## Material supplied
/---

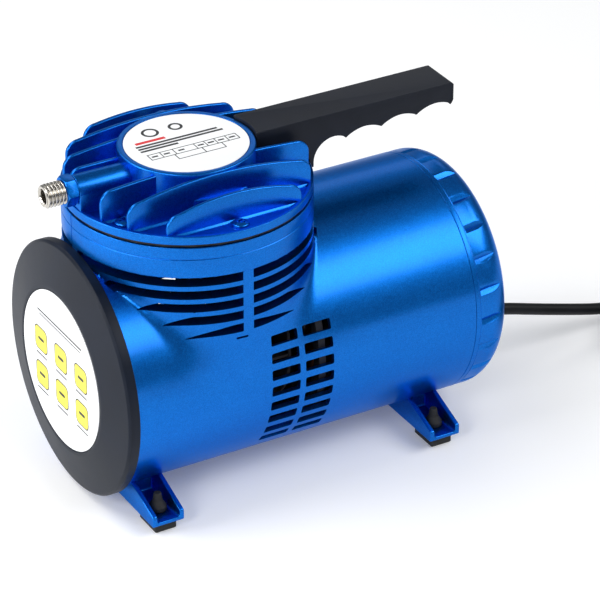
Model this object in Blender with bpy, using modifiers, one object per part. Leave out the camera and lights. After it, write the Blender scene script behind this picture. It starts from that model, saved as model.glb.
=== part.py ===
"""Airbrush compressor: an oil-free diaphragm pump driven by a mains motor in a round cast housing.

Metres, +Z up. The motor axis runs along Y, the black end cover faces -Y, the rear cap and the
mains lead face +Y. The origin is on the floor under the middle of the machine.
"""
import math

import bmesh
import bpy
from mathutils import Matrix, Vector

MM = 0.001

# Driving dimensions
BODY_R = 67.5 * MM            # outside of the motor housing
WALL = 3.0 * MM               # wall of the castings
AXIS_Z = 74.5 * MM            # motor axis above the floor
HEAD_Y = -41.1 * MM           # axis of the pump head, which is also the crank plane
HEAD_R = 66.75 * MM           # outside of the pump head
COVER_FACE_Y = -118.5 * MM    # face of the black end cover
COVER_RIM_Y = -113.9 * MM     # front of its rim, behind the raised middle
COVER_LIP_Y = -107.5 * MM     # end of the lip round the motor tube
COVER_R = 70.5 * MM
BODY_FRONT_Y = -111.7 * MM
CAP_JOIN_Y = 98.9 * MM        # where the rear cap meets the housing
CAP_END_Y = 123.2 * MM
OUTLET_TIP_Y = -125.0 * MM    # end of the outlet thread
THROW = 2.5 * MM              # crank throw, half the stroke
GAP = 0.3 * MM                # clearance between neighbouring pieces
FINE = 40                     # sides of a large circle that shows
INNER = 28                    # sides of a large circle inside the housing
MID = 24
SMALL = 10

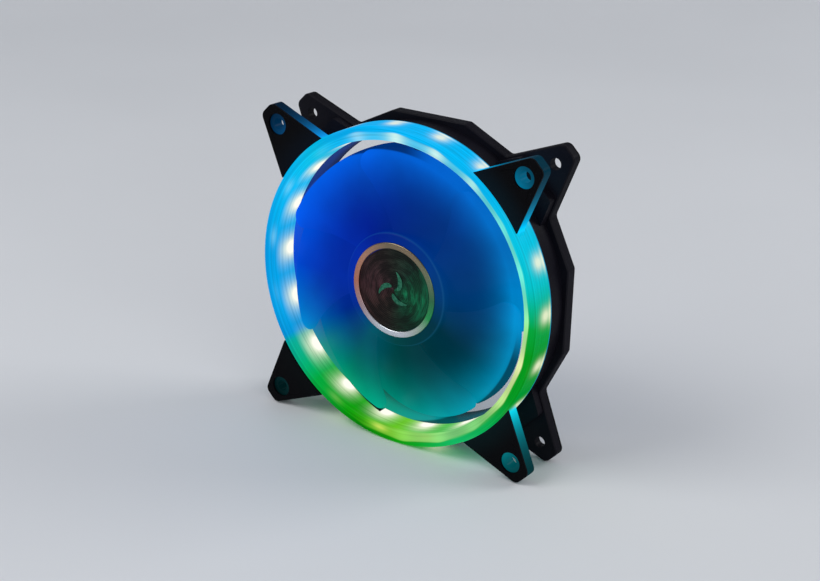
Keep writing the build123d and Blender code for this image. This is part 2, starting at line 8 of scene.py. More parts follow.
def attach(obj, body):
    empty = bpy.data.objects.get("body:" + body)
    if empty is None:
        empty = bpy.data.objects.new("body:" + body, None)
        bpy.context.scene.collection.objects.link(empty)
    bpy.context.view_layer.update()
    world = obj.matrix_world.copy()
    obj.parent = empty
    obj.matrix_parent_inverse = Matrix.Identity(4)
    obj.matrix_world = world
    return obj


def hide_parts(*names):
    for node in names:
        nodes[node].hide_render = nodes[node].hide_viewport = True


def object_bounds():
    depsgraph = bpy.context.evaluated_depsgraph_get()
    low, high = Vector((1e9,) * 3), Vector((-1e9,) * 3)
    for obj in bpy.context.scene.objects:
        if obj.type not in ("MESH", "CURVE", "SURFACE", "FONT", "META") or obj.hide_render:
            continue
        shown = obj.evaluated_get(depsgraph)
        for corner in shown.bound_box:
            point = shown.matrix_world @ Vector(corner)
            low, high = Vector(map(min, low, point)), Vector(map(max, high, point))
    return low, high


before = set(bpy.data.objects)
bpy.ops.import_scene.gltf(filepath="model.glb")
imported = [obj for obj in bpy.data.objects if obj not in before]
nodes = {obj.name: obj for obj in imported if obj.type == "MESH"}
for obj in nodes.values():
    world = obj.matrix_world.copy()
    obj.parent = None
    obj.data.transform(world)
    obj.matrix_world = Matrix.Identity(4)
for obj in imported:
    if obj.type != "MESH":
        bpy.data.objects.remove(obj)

\---

## Task prompt
Beginning at the line that contains "before = set(bpy.data.objects)", retype each line of the listing up to and including the last one, exactly as it stands, and nothing else.

## Finished exercise
before = set(bpy.data.objects)
bpy.ops.import_scene.gltf(filepath="model.glb")
imported = [obj for obj in bpy.data.objects if obj not in before]
nodes = {obj.name: obj for obj in imported if obj.type == "MESH"}
for obj in nodes.values():
    world = obj.matrix_world.copy()
    obj.parent = None
    obj.data.transform(world)
    obj.matrix_world = Matrix.Identity(4)
for obj in imported:
    if obj.type != "MESH":
        bpy.data.objects.remove(obj)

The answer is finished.